→ STATED EXERCISE
Check each line for the word "Identity" and give how many have it. Say nothing else.

★ ★ ★ ★ ★

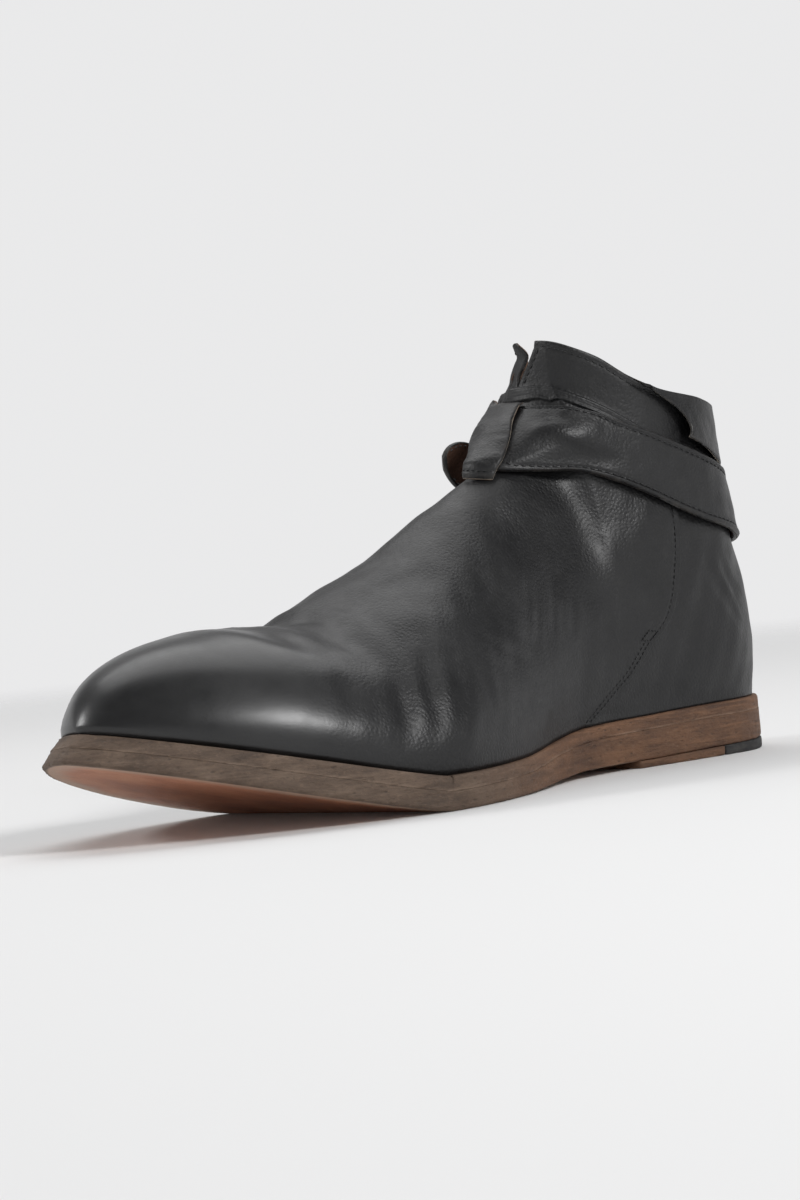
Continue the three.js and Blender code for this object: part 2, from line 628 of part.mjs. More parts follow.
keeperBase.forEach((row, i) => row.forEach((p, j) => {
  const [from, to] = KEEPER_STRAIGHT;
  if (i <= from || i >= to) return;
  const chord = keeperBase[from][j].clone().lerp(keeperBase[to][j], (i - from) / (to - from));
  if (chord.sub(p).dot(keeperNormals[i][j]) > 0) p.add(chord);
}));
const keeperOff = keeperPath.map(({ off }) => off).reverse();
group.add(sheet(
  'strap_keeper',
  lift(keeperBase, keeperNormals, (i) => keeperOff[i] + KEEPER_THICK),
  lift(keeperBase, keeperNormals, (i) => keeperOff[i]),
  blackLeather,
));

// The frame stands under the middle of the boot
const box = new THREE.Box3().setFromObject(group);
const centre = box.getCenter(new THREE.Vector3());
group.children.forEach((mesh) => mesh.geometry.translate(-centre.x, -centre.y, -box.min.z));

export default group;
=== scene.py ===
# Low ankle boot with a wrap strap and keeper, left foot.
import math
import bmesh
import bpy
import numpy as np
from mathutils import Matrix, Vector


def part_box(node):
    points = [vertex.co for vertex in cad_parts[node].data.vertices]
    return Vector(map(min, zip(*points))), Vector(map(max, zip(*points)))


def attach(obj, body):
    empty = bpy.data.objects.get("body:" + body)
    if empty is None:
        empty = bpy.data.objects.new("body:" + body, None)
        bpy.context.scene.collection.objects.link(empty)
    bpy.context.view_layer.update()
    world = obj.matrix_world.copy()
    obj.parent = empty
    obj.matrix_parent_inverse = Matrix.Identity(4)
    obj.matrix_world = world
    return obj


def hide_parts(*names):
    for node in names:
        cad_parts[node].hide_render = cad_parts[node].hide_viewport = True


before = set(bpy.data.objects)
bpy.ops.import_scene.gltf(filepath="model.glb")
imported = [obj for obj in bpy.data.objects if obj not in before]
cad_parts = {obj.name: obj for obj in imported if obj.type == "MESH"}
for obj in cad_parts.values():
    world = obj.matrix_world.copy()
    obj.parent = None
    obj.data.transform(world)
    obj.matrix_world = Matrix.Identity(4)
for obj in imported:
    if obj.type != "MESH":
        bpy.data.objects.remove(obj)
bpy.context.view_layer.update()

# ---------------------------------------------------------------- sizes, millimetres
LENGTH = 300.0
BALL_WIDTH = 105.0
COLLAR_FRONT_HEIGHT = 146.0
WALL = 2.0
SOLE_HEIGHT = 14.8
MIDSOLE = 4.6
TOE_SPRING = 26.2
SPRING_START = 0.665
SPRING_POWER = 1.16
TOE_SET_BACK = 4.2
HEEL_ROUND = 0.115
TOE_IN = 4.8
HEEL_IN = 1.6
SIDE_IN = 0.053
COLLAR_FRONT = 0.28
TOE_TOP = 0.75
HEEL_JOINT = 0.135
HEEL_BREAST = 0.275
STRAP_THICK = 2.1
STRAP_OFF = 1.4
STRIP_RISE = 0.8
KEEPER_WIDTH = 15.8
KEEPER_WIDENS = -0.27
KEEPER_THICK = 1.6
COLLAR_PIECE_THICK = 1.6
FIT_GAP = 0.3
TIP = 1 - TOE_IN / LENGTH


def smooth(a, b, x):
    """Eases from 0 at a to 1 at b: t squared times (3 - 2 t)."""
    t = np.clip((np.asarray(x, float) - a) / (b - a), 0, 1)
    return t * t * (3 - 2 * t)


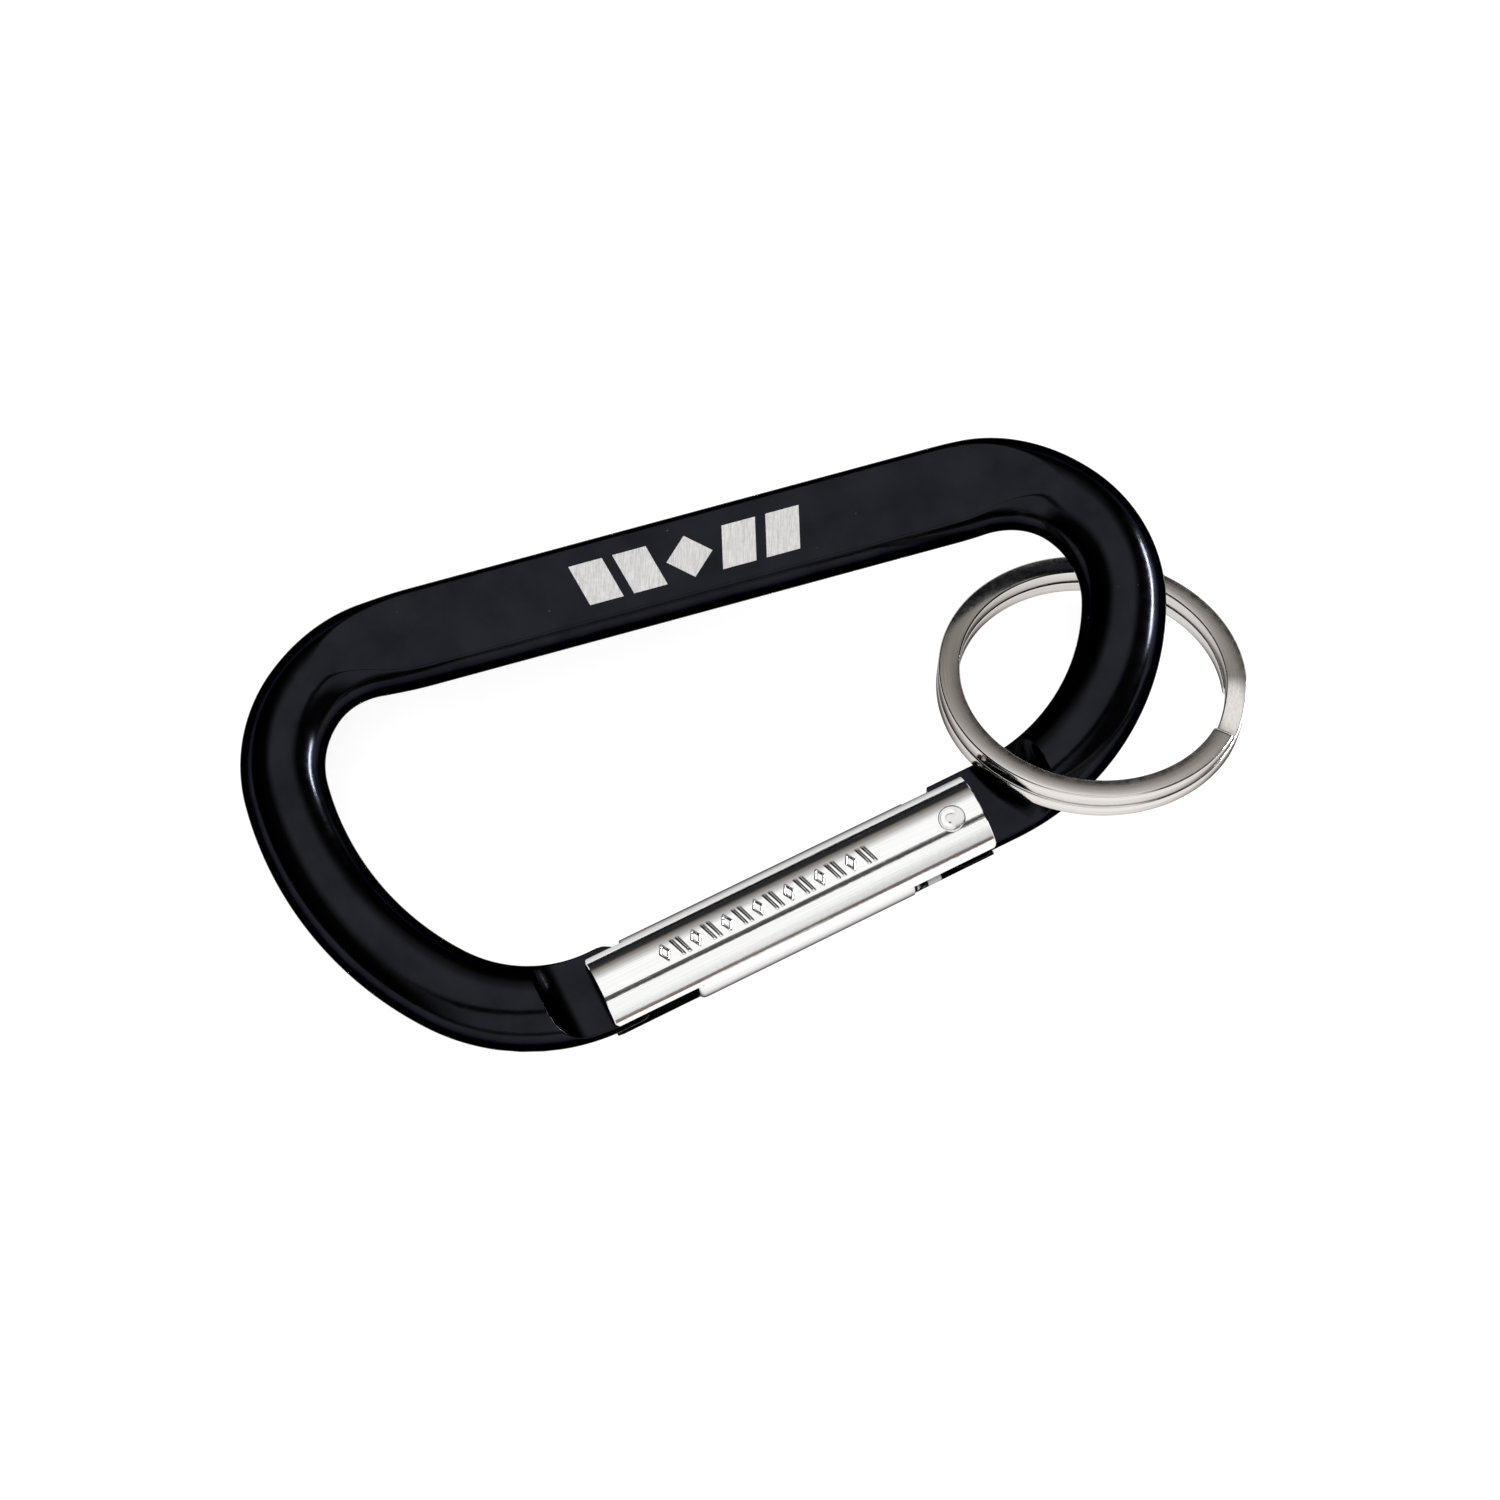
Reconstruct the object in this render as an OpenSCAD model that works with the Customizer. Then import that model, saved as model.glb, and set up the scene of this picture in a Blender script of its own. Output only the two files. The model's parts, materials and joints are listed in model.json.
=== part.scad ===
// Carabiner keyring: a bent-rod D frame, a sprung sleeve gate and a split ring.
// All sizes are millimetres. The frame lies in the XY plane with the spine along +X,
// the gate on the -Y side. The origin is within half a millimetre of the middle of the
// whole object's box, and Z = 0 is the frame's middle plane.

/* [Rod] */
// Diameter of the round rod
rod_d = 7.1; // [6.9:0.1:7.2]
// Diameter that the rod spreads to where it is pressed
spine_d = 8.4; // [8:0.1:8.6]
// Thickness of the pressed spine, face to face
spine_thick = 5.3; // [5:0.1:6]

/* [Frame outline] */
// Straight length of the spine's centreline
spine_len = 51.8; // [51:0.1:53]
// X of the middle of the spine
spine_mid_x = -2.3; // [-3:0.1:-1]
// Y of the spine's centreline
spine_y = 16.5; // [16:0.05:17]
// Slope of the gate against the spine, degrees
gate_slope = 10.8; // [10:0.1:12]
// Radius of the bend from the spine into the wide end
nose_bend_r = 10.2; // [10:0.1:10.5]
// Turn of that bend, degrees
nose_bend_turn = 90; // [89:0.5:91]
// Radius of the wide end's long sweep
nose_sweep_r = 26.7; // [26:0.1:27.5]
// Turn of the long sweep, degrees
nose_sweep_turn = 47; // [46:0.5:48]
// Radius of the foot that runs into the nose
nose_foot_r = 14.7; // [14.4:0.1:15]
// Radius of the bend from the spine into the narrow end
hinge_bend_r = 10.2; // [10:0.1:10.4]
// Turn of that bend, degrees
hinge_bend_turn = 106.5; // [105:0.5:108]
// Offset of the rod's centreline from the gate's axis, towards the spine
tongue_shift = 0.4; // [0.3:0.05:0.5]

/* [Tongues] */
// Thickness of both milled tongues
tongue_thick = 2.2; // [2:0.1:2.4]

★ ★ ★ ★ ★

→ EXERCISE RESULT
2